An Ensemble Observing System Simulation Experiment of GlobalOcean Heat Content Variability

2017 
Abstract. We quantify skill and uncertainty in observing the statistics of natural variability using observing system simulation experiments on an ensemble of climate simulations and an observing strategy of in situ measurements and objective mapping. The targeted statistic is the 0–700 m global ocean heat content anomaly as observed by the In Situ Analysis System 2013 (ISAS13) strategy of a long, equilibriated simulation of the Community Climate System Model (CCSM) version 3.5. Subannual variability is found to be significantly contaminated by the observing strategy, especially before 2005, primarily due to the sparseness and seasonality in the number and location of pre-Argo observations. However, one-year running means from 2005 onward are found to faithfully capture the natural variability of the model's true ocean heat content variability.
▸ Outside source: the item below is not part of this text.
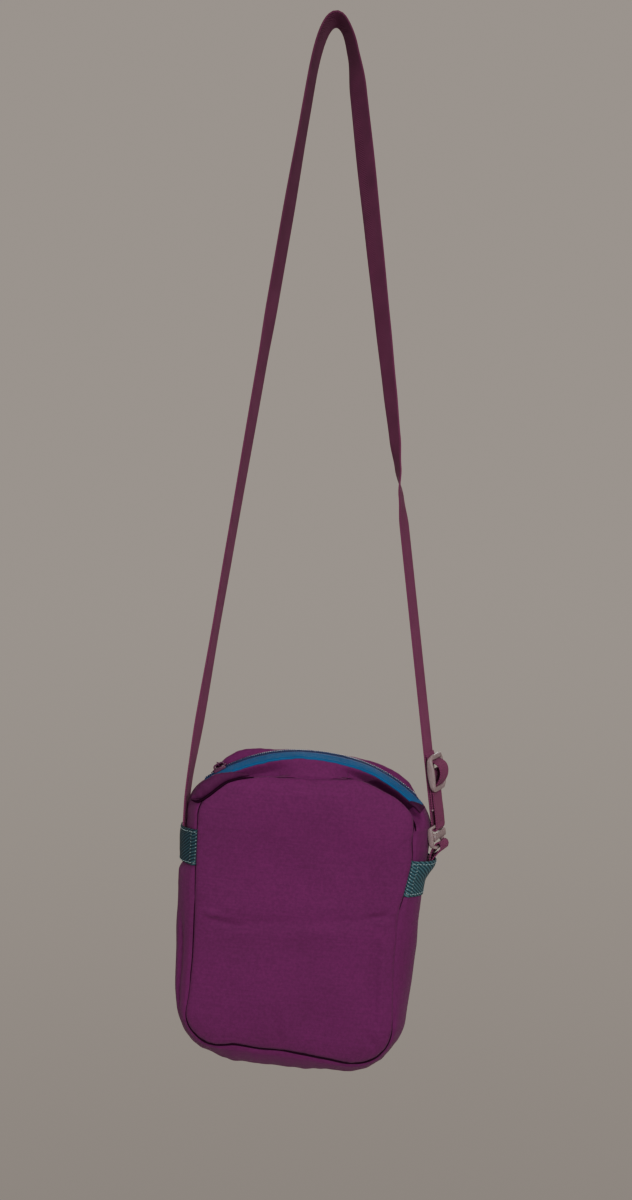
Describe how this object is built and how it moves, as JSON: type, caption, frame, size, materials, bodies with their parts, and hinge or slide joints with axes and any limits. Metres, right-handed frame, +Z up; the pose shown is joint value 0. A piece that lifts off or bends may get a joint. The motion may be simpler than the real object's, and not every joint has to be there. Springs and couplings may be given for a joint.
{
  "type": "crossbody pouch",
  "caption": "Small rounded fabric pouch with a zip over its top, side tabs, and an adjustable webbing shoulder strap, hanging by the strap.",
  "frame": {"origin": "the middle of the strap's thickness where it goes over its peg, half way across the webbing", "axes": "+Z up, from the pouch to the peg; +X to the wearer's adjuster side; +Y from the front panel to the back panel"},
  "size_m": [0.184, 0.038, 0.7264],
  "materials": {
    "cloth": "plain-weave coated polyester, magenta purple",
    "lining": "plain-weave polyester",
    "binding": "woven bias tape",
    "zip_tape": "woven zip tape, blue",
    "zip_coil": "coil, navy",
    "thread": "sewing thread",
    "slider_metal": "enamelled",
    "teal_tape": "woven polyester tape, teal",
    "webbing": "woven polyester webbing, purple",
    "clear_plastic": "natural translucent nylon"
  },
  "bodies": {
    "root": {"front_panel": "cloth", "back_panel": "cloth", "side_gusset": "cloth", "front_zip_strip": "cloth", "back_zip_strip": "cloth", "front_zip_tape": "zip_tape", "back_zip_tape": "zip_tape", "front_zip_coil": "zip_coil", "back_zip_coil": "zip_coil", "zip_end_tacks": "thread", "front_seam_binding": "binding", "back_seam_binding": "binding", "inner_pocket": "lining", "left_tab": "teal_tape", "right_tab": "teal_tape", "shoulder_strap": "webbing", "anchor_webbing": "webbing", "strap_link": "clear_plastic", "strap_return": "webbing"},
    "slider": {"zip_slider": "slider_metal"},
    "pull": {"zip_pull": "slider_metal"},
    "adjuster": {"strap_adjuster": "clear_plastic", "strap_end_loop": "webbing"}
  },
  "joints": [
    {"name": "zip_travel", "type": "hinge", "parent": "root", "child": "slider", "pos_m": [-0.0254, 0, -0.6224], "axis": [0, 1, 0], "range_deg": [0, 68]},
    {"name": "zip_pull_swing", "type": "hinge", "parent": "slider", "child": "pull", "pos_m": [-0.08164, 0, -0.51662], "axis": [0.8829, 0, 0.4695], "range_deg": [0, 208]},
    {"name": "strap_adjust", "type": "slide", "parent": "root", "child": "adjuster", "axis": [-0.1045, 0, 0.9945], "range_m": [0, 0.15], "deforming": ["strap_return"]}
  ]
}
During these years, synthetic observed annual running means are strongly correlated with the actual annual running means of the model, with a median correlation of 95 %, versus only 60 % for the observational record before 2005. When scaled to account for the fact that the real ocean is more variable than the model, root mean square errors in observing the annual-running mean natural variability of the global ocean heat content are estimated to be 6.2 ZJ for the pre-Argo era (1990–2005) and 2.1 ZJ for the Argo era (2005–2013) with relative signal-to-noise ratios of 1.9 and 14.7. Combining the estimated, scaled uncertainties of the observing strategy with its estimated trend, the 1990–2013 trend in global ocean heat content is found to be 5.3 ± 1.0 ZJ/yr.